La esperanza es la virtud cristiana que corresponde a lo que la experiencia común llama expectativa. La expectativa de un futuro mejor la tenemos arraigada en el cuerpo desde que somos niños, con todos los proyectos de futuro que nos hacemos y condiciona nuestra existencia más cotidiana. Un ser desesperado, por el contrario, es el que ha descendido a lo más bajo de la escala del sufrimiento, el que no tiene futuro y no quiere seguir viviendo. El hoy es intolerable cuando no se puede esperar nada del mañana. Pierde todo sentido, simplemente porque carece ya de dirección. Un hombre desesperado es un ser que no tiene ya con qué orientar su existencia. Entonces hay que agorar la existencia de cualquier forma. Este nihilismo está a la base de la violencia irracional y fratricida que envuelve nuestra cultura.

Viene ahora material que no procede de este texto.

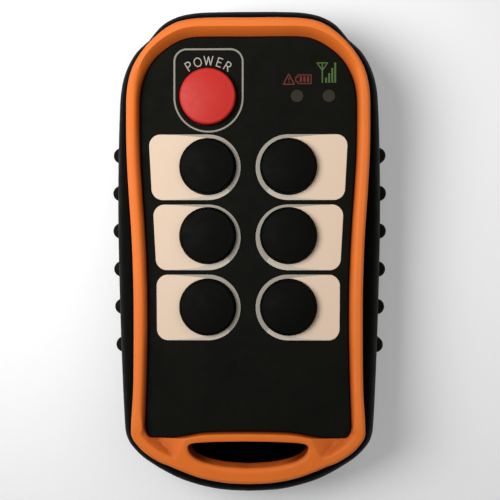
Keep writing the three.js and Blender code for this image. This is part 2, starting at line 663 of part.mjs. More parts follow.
add("battery_tray", batteryTray(), CASE_BLACK);
add("battery_door", batteryDoor(), CASE_BLACK);
const bayEnd = BAY.y / 2;
const plateThickness = 0.5;
[1, -1].forEach((side, i) => {
  // The first cell's button points to the keypad's foot, the second one's to the antenna end.
  const cell = add(`battery_cell_${i + 1}`, batteryCell(), CELL_BLUE, [side * CELL_X, BAY.middle, CELL_Z]);
  cell.rotation.z = side > 0 ? Math.PI : 0;
  cell.position.y += side > 0 ? -2.1 : 2.1;
  const spring = add(`contact_spring_${i + 1}`, contactSpring(), NICKEL, [side * CELL_X, 0, CELL_Z]);
  spring.rotation.z = side > 0 ? Math.PI : 0;
  spring.position.y = BAY.middle + side * (bayEnd - FIT - plateThickness - FIT / 2);
});
add(
  "contact_bridge",
  new THREE.BoxGeometry(28, plateThickness, 12),
  NICKEL,
  [0, BAY.middle + bayEnd - FIT - plateThickness / 2, CELL_Z],
);
["positive_terminal", "negative_terminal"].forEach((name, i) => {
  const tab = carve([
    new THREE.BoxGeometry(11, plateThickness, 12).translate(0, 0, CELL_Z),
    new THREE.BoxGeometry(2, plateThickness, 6).translate(0, 0, BOARD_UNDER - FIT - 3),
  ]);
  add(name, tab, NICKEL, [i ? -CELL_X : CELL_X, BAY.middle - bayEnd + FIT + plateThickness / 2, 0]);
});

export default transmitter;
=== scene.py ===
"""Handheld radio control station: the finished look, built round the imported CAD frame.

Sizes are in millimetres, in the CAD's frame: the handset lies on its back, +Z comes out of the keypad and
+Y points to the antenna end. Meshes are scaled to metres when they are made.
"""
import math

import bmesh
import bpy
import numpy as np
from mathutils import Matrix, Vector
from mathutils.geometry import delaunay_2d_cdt


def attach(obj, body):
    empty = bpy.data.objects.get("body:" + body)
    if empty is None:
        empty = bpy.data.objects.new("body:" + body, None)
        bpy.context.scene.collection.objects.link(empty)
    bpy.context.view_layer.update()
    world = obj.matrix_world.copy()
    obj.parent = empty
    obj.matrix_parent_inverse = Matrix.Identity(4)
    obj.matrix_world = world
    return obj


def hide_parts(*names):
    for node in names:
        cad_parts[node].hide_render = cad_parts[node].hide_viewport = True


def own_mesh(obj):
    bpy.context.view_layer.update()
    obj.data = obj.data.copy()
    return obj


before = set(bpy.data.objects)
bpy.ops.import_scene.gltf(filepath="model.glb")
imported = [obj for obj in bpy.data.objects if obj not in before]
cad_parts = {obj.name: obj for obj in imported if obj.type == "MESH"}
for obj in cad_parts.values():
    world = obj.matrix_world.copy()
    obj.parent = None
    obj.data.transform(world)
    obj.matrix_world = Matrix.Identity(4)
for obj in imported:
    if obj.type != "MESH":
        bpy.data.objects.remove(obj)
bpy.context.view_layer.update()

MM = 0.001
FIT = 0.3  # gap between neighbouring pieces

# ---------- Levels above the resting plane ----------
REAR_TOP = 19.7
SPLIT = 20
SHOULDER = 27
DECK_UNDER = 26.8
DECK_TOP = 29.2
OVERLAY_UNDER = 29.5
OVERLAY_TOP = 30
BUMPER_TOP = 33.6
BOARD_TOP = 20.4
BOARD_UNDER = 18.8
PRINT = 0.03  # thickness of the printed marks

# ---------- Plan dimensions ----------
WALL = 2.6
KEY_X = 11.8
KEY_ROWS = [24.7, 4.5, -16.4]
PANEL_ROWS = [24.5, 4, -16.5]  # a legend panel's middle, just below its key's
POWER_Y = 45.1
KEY_RADIUS = 8
POWER_RADIUS = 8.2
KEY_PLAY = 0.35  # between a cap and its hole
KEY_FLANGE = 9.25
DOME_TOP = 24.6
PILL_END = 23.6  # lower end of the pill inside a dome, just above the switch
PANEL_RADIUS = 9.6
PANEL_MARGIN = 2.7
LAMPS = [14.3, 23.6]
LAMP_Y = 45.3
LAMP_RADIUS = 1.9
RIB_PITCH = 11.45
RIB_COUNT = 6
RIB_RADIUS = 2.38
RIB_SINK = 0.2
RIB_END = 1.4  # length of a rib's rounded end
GRIP_LENGTH = 74
GRIP_DEPTH = 1.4
GRIP_Z = (4.6, 17.4)
BAY_X, BAY_Y, BAY_MIDDLE, TRAY_WALL = 31, 58, -8, 1.2
DOOR_X, DOOR_Y, DOOR_UNDER, DOOR_TOP = 40, 66, 0.5, 2.2
DOOR_TRAVEL = 6
DOOR_RECESS = 2.5
SCREWS = [(26, 52), (-26, 52), (26, -46), (-26, -46)]
SCREW_SEAT = 3.4

# Each half outline runs from the top centre down the right side to the bottom centre.
CASE_HALF = [
    [(0, 71.4), (9, 71.35), (16, 71.05), (21.5, 69.85), (26, 67.3), (29.7, 62.9)],
    [(29.7, 62.9), (33.6, 59.3), (36.5, 54.3), (38.2, 48), (38.8, 38), (39.15, 22), (39.15, 6), (38.7, -14),
     (38.1, -32), (37.3, -49), (36.5, -55.4), (33.6, -59.7), (29.1, -63.3), (20.5, -68), (10, -70.9),
     (0, -71.595)],
]
BUMPER_HALF = [
    [(0, 67.8), (10, 67.8), (17.5, 67.3), (22.5, 65.7), (27.4, 62), (31.3, 57.5), (33.9, 52.7), (35.2, 47),
     (35.45, 40), (35.3, 28), (34.65, 16), (33.85, 4), (33.35, -10), (33.25, -24), (33.4, -40), (34, -50.5),
     (33.75, -54.4), (31.25, -57.9), (28.45, -60.2), (25.6, -61.9), (22.8, -63), (19.9, -64.3), (14, -66.5),
     (7, -67.9), (0, -68.3)],
]
KEYPAD_HALF = [
    [(0, 62.7), (9, 62.75), (16, 62.6), (20.2, 61.5), (24.6, 58.8), (28.1, 55.2), (30.5, 50.5), (31.6, 45.5),
     (31.75, 38), (31.6, 28), (31, 18), (30.2, 6), (29.55, -8), (29.4, -22), (29.65, -36), (30.05, -48),
     (30.1, -51.7), (29, -54.1), (26.5, -54.7), (22, -54.6), (18, -54), (13.5, -53.2), (8, -52.9),
     (0, -52.8)],
]
SLOT_HALF = [
    [(0, -55.3), (8, -55.4), (14, -55.7), (16.8, -56.2), (17.5, -57.5), (16, -59.9), (12.4, -61.7),
     (7, -62.9), (0, -63.4)],
]
REAR_SLOT_HALF = [[(0, -54.6), (8, -54.7), (14, -55.1), (15.8, -56.8), (13.6, -59), (8, -60), (0, -60.2)]]

# ---------- Outlines ----------
BEND_WEIGHT = 16  # millimetres of straight outline that count the same as one radian of bend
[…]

La necesidad de esperar no debe justificar las ilusiones. Pero tampoco se puede rechazar a priori un mensaje que da tanta importancia al futuro definitivo de los hombres. El anuncio cristiano del fin de los tiempos es capital, no puede separarse de la fe en la persona de Cristo, porque nos vuelve hacia el futuro y orienta el presente. El mensaje cristiano no está aferrado al pasado. Está inscrito en el pasado, concierne al presente y nos abre al futuro. Nuestro Dios no está detrás de nosotros; está delante de nosotros y, en la persona de Cristo, viene hacia nosotros. Como decía San Pablo, «si lo que esperamos de Cristo es sólo para esta vida, somos los hombres más desgraciados». (1Cor 15,19)

Estas descripciones del fin serían un opio del pueblo si tuvieran como finalidad, o simplemente como consecuencia, el apartarnos de las tareas temporales. Pero, por el contrario, nos impulsan a construir nuestras múltiples ciudades de aquí abajo, porque nos revelan la dimensión eterna de la más mínima realización en el orden de la justicia o de la caridad, del descubrimiento científico o de la proeza técnica, de la belleza artística o de la simple felicidad de un niño. Confieren un fin a los ojos de Dios, a todo lo que está en gestación, a menudo dolorosa, en nuestro presente. Es Cristo que vuelve ya y nos hace señales.